Stated problem: Exactly the lines from the one with "Write the Blender Python" to the one with "SEAL_DEPTH = 0.007", both included, are to be printed again; leave out the rest.

# # # #

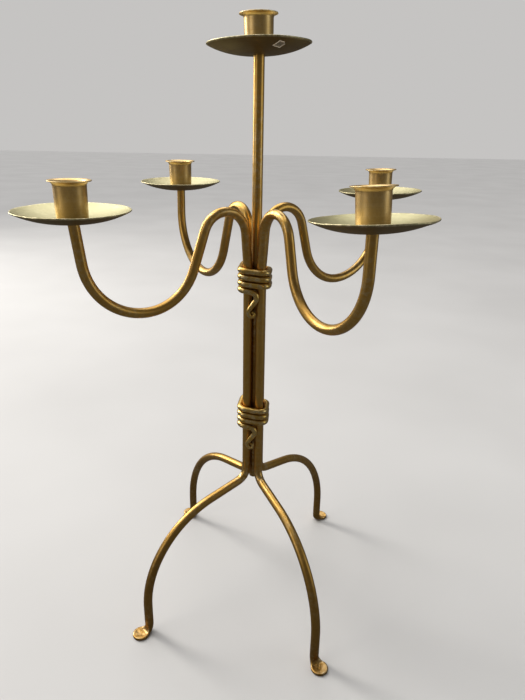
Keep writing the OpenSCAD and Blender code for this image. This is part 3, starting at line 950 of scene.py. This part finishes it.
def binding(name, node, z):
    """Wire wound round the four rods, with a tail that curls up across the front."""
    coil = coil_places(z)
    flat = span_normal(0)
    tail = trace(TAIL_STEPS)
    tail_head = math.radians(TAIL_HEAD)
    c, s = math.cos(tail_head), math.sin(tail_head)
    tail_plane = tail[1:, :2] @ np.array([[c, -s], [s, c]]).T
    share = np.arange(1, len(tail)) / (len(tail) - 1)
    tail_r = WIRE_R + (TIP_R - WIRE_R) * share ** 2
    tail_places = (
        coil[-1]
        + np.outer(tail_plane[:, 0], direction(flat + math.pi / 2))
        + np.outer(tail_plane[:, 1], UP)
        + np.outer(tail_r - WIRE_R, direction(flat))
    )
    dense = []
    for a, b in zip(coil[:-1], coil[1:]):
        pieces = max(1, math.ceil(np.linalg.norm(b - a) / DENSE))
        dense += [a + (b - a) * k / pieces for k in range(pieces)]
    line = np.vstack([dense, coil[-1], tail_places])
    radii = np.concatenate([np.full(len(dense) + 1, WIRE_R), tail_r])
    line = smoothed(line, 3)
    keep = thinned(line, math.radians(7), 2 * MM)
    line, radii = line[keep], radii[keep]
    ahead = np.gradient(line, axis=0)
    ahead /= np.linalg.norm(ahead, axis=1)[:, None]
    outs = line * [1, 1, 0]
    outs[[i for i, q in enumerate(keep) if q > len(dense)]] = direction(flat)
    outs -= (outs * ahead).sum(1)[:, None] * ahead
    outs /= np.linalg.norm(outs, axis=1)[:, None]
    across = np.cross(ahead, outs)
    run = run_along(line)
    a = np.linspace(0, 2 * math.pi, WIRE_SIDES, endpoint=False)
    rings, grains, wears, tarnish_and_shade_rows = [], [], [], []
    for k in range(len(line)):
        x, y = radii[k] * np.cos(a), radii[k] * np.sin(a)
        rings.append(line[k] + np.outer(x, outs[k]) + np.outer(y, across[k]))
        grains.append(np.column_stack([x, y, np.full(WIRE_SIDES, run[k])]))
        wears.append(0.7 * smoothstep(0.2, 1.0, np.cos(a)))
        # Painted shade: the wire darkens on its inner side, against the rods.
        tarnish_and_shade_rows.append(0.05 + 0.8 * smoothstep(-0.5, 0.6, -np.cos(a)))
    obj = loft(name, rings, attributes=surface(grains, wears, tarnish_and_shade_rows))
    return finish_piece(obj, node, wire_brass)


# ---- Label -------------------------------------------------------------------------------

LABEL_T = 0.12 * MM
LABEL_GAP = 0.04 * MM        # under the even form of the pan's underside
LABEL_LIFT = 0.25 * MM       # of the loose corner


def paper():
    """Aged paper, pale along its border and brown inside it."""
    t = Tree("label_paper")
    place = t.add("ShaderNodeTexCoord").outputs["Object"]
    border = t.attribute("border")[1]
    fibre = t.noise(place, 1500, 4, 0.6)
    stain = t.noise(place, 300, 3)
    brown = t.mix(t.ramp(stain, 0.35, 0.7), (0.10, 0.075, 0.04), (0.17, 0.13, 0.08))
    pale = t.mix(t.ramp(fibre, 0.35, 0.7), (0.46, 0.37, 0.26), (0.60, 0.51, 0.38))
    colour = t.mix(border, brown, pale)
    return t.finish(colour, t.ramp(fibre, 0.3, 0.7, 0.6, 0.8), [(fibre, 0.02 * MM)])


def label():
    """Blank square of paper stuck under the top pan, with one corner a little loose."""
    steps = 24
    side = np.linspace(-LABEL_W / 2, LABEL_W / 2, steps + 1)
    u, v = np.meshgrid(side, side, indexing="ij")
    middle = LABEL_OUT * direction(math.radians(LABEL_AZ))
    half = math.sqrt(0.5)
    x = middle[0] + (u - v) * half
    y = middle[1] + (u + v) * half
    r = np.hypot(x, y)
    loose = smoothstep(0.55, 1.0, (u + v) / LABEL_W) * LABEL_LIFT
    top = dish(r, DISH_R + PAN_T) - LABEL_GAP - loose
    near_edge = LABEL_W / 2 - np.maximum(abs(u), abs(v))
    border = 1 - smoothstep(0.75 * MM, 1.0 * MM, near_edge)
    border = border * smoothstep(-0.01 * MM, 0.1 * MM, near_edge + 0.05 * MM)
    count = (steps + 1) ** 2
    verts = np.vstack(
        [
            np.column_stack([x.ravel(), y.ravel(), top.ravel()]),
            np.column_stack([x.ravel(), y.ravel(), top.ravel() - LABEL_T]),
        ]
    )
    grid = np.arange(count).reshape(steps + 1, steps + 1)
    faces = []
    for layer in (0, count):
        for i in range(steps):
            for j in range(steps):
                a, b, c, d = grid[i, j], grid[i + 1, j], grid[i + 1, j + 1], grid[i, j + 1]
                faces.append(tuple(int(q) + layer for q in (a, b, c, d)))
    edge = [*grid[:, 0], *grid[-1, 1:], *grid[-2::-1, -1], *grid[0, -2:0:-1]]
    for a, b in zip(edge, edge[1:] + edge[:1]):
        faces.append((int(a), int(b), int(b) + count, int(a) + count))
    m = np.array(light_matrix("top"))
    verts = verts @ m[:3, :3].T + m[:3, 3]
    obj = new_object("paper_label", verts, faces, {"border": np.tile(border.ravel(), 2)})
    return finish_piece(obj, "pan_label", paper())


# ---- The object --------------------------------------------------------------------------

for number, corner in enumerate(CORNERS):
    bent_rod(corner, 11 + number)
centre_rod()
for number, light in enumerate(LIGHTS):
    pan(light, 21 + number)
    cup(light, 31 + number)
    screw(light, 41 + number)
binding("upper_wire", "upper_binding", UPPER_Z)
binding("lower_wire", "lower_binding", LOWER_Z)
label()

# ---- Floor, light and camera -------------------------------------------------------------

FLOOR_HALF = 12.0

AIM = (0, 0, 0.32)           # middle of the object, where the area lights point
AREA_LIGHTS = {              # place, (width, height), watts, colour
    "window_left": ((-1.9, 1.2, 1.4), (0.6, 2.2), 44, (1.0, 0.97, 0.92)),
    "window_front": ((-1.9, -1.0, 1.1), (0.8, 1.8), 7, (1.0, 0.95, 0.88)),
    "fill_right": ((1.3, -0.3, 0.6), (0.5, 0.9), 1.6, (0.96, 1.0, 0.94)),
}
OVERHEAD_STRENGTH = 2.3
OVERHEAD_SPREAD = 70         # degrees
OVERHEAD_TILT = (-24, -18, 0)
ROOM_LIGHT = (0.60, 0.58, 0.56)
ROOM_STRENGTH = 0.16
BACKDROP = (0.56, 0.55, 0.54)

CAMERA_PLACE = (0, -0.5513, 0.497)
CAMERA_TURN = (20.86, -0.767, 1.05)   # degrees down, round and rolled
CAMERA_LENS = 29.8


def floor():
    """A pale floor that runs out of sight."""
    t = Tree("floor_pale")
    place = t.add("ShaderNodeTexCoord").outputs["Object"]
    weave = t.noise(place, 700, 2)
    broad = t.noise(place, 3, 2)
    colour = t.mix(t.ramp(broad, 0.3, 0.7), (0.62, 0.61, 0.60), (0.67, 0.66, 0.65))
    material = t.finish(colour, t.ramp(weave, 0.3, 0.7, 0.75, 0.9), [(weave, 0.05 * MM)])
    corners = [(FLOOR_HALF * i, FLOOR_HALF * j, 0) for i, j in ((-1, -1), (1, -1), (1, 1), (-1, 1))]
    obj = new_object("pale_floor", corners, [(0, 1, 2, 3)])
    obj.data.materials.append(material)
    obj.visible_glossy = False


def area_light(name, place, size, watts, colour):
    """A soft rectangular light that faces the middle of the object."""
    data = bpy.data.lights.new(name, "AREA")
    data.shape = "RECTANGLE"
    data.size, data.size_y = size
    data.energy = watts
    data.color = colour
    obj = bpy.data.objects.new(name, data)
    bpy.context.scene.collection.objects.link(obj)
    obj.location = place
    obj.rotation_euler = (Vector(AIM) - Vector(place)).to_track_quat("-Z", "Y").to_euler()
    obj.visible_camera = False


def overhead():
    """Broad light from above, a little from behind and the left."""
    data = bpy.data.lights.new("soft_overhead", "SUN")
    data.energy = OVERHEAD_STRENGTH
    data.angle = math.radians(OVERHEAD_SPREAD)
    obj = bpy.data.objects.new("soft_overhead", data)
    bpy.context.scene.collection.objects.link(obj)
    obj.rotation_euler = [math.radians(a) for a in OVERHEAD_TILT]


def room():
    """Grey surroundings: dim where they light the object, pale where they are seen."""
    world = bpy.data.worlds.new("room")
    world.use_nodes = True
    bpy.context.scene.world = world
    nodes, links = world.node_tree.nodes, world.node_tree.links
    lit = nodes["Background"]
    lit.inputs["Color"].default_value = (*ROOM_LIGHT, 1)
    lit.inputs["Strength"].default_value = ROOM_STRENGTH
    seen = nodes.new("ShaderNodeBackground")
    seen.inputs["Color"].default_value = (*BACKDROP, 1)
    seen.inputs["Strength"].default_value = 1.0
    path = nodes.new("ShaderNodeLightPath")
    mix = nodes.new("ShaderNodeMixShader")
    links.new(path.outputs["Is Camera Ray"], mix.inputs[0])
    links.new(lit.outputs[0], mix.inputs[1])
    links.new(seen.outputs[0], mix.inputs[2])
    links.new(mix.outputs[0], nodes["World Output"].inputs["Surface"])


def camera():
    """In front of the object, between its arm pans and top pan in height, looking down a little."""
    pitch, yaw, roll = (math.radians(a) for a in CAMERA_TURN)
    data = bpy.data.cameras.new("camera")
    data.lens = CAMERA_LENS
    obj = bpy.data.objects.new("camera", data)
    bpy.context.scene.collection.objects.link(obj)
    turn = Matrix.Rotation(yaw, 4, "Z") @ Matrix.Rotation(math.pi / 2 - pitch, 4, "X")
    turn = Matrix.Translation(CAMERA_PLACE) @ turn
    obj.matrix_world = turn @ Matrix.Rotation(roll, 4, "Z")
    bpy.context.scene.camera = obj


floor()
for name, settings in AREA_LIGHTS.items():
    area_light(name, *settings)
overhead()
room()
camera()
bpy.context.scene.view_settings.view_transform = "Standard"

# # # #

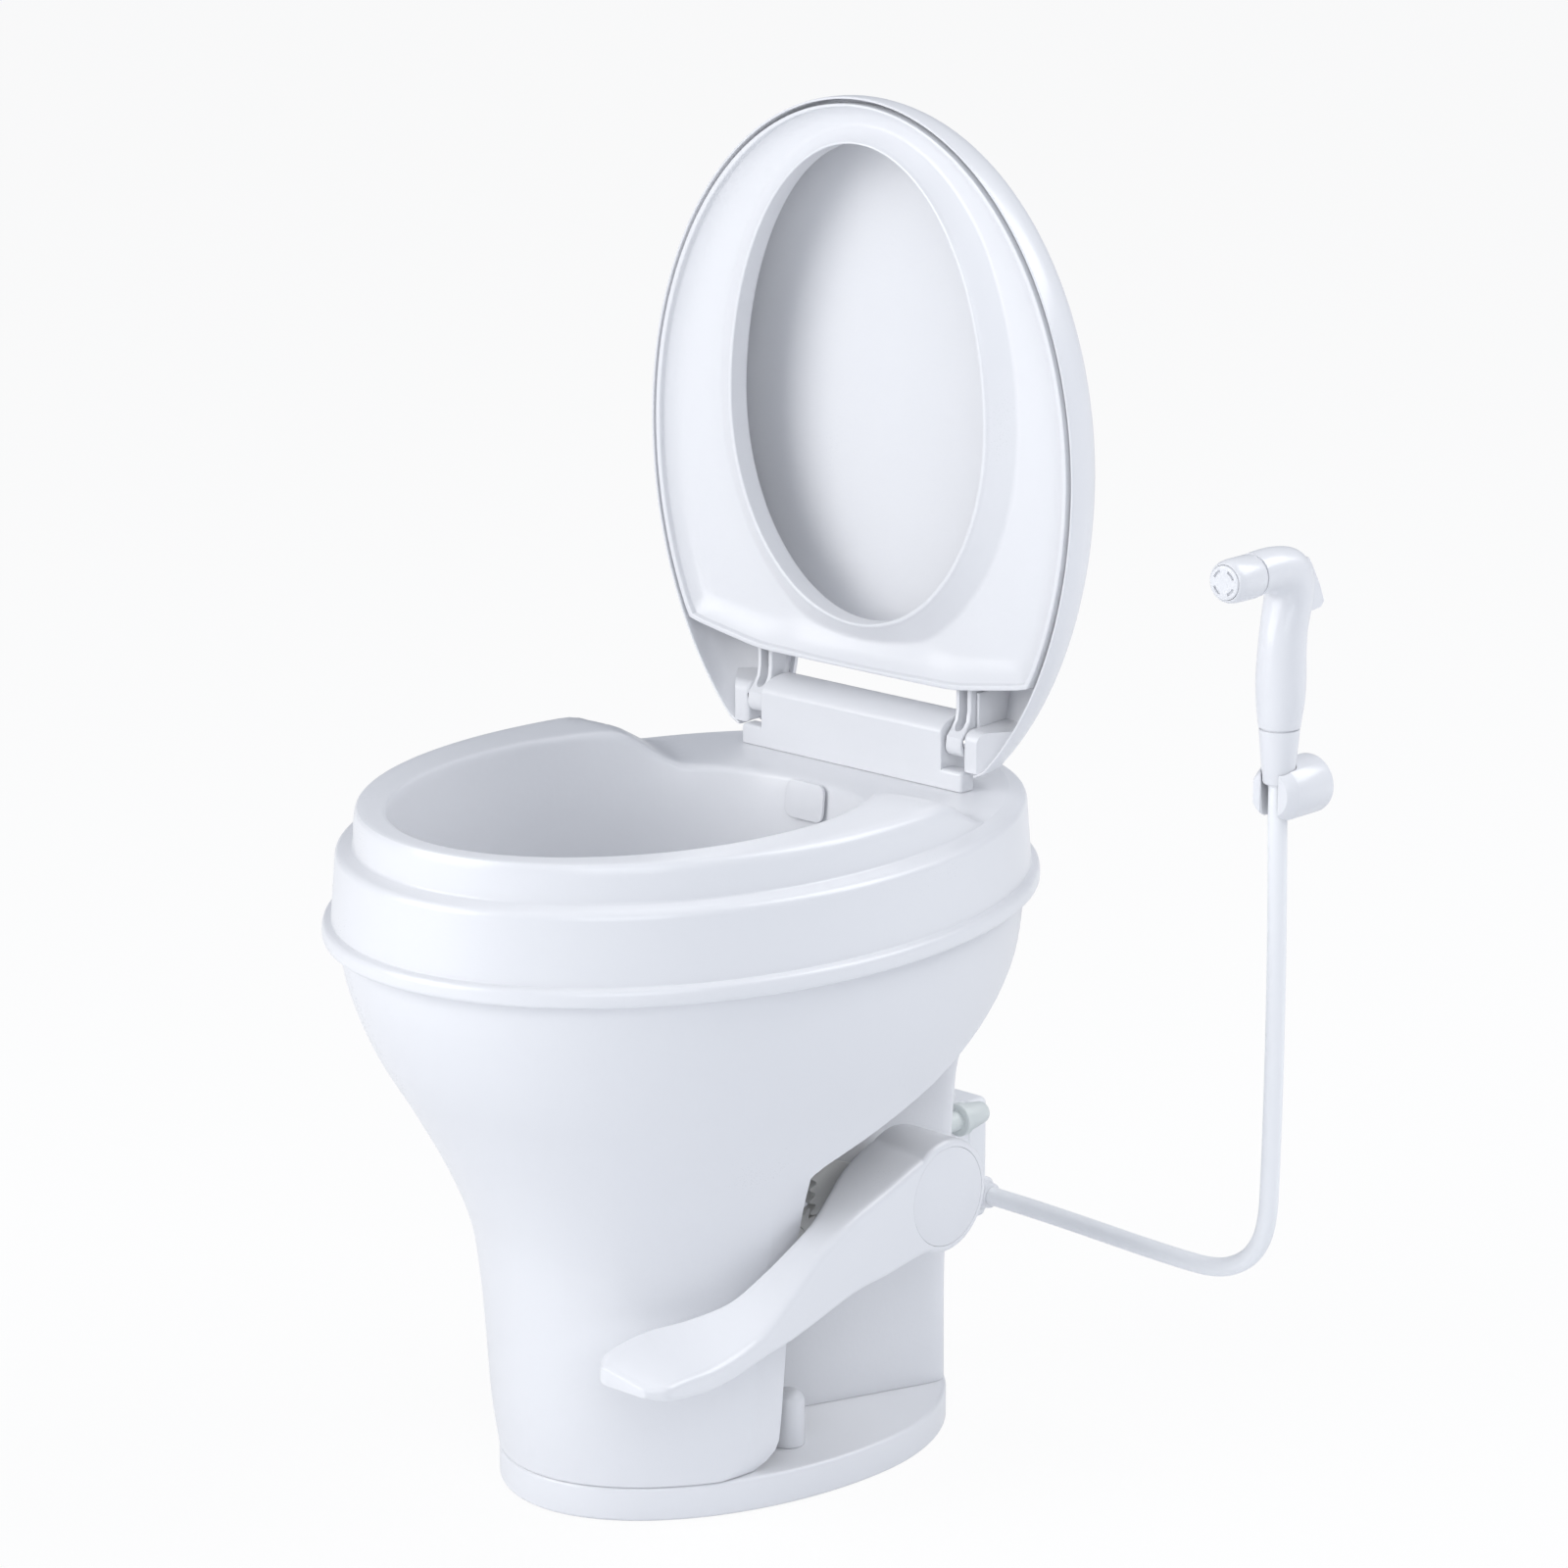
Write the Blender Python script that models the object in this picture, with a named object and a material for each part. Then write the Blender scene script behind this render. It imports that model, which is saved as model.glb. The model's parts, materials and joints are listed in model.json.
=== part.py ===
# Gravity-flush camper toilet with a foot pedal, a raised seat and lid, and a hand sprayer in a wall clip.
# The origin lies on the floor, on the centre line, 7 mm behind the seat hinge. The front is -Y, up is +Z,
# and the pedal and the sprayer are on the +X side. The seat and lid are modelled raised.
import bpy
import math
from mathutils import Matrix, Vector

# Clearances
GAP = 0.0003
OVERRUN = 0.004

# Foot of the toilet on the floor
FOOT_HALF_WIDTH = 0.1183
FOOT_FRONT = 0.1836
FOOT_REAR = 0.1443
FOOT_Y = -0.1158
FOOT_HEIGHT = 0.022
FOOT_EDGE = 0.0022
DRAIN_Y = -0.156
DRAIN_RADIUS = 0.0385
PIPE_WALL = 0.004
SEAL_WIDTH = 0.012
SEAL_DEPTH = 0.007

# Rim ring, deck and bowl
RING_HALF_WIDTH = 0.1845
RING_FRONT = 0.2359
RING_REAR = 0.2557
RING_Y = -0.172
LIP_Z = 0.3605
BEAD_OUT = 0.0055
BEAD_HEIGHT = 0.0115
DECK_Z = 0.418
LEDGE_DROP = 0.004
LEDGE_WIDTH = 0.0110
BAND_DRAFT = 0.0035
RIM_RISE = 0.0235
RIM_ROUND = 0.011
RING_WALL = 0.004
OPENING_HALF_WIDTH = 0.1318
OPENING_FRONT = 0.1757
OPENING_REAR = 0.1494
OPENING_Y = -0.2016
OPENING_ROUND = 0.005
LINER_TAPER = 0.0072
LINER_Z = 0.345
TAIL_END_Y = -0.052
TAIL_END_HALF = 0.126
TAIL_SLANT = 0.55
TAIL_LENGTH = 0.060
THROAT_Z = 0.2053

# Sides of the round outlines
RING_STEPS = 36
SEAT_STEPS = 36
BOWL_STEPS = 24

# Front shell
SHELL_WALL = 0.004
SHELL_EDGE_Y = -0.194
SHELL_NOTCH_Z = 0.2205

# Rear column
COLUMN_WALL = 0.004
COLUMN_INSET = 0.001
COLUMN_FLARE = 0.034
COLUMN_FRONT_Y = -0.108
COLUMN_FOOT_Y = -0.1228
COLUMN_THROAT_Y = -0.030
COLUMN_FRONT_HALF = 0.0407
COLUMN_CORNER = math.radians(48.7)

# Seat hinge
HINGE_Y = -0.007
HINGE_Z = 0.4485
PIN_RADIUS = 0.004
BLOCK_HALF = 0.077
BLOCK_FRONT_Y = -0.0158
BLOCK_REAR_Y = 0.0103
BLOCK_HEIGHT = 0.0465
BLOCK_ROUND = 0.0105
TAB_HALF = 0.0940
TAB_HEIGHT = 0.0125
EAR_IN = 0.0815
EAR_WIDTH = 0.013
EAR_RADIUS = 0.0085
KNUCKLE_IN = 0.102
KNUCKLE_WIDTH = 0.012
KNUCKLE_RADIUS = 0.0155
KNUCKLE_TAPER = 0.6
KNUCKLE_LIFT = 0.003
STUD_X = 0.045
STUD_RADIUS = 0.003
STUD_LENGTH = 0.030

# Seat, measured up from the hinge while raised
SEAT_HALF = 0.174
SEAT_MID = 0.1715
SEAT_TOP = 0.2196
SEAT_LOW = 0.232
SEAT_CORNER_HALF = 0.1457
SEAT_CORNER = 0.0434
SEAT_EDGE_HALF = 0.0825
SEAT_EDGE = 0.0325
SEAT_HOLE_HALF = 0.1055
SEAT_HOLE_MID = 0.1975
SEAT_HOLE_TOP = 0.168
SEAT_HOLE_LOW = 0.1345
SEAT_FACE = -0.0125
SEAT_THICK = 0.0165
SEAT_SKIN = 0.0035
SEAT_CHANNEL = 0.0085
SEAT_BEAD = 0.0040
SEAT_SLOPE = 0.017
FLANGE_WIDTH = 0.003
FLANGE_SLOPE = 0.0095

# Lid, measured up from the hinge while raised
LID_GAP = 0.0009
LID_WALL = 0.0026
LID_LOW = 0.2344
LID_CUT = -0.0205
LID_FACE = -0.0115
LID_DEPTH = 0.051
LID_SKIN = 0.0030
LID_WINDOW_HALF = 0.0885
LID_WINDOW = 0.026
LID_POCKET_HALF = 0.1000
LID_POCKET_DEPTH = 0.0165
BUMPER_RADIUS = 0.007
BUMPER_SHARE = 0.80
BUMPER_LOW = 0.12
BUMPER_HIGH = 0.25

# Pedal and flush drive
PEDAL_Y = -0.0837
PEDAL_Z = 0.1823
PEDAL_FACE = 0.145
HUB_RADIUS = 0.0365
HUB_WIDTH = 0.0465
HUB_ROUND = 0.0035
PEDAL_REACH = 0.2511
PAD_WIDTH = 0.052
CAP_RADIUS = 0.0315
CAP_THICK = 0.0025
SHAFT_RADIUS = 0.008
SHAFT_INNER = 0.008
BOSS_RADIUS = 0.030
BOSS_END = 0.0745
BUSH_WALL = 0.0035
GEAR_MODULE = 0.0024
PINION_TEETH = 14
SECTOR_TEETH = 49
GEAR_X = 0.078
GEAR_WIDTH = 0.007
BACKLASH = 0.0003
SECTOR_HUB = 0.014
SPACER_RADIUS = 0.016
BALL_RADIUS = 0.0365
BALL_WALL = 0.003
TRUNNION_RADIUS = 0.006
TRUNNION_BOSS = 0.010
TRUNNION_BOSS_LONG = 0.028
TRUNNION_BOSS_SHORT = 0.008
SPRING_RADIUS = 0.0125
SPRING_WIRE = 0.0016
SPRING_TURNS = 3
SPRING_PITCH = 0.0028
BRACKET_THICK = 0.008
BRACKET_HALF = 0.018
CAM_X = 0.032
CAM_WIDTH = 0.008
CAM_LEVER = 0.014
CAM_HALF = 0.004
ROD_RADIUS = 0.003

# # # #

Answer:
Write the Blender Python script that models the object in this picture, with a named object and a material for each part. Then write the Blender scene script behind this render. It imports that model, which is saved as model.glb. The model's parts, materials and joints are listed in model.json.
=== part.py ===
# Gravity-flush camper toilet with a foot pedal, a raised seat and lid, and a hand sprayer in a wall clip.
# The origin lies on the floor, on the centre line, 7 mm behind the seat hinge. The front is -Y, up is +Z,
# and the pedal and the sprayer are on the +X side. The seat and lid are modelled raised.
import bpy
import math
from mathutils import Matrix, Vector

# Clearances
GAP = 0.0003
OVERRUN = 0.004

# Foot of the toilet on the floor
FOOT_HALF_WIDTH = 0.1183
FOOT_FRONT = 0.1836
FOOT_REAR = 0.1443
FOOT_Y = -0.1158
FOOT_HEIGHT = 0.022
FOOT_EDGE = 0.0022
DRAIN_Y = -0.156
DRAIN_RADIUS = 0.0385
PIPE_WALL = 0.004
SEAL_WIDTH = 0.012
SEAL_DEPTH = 0.007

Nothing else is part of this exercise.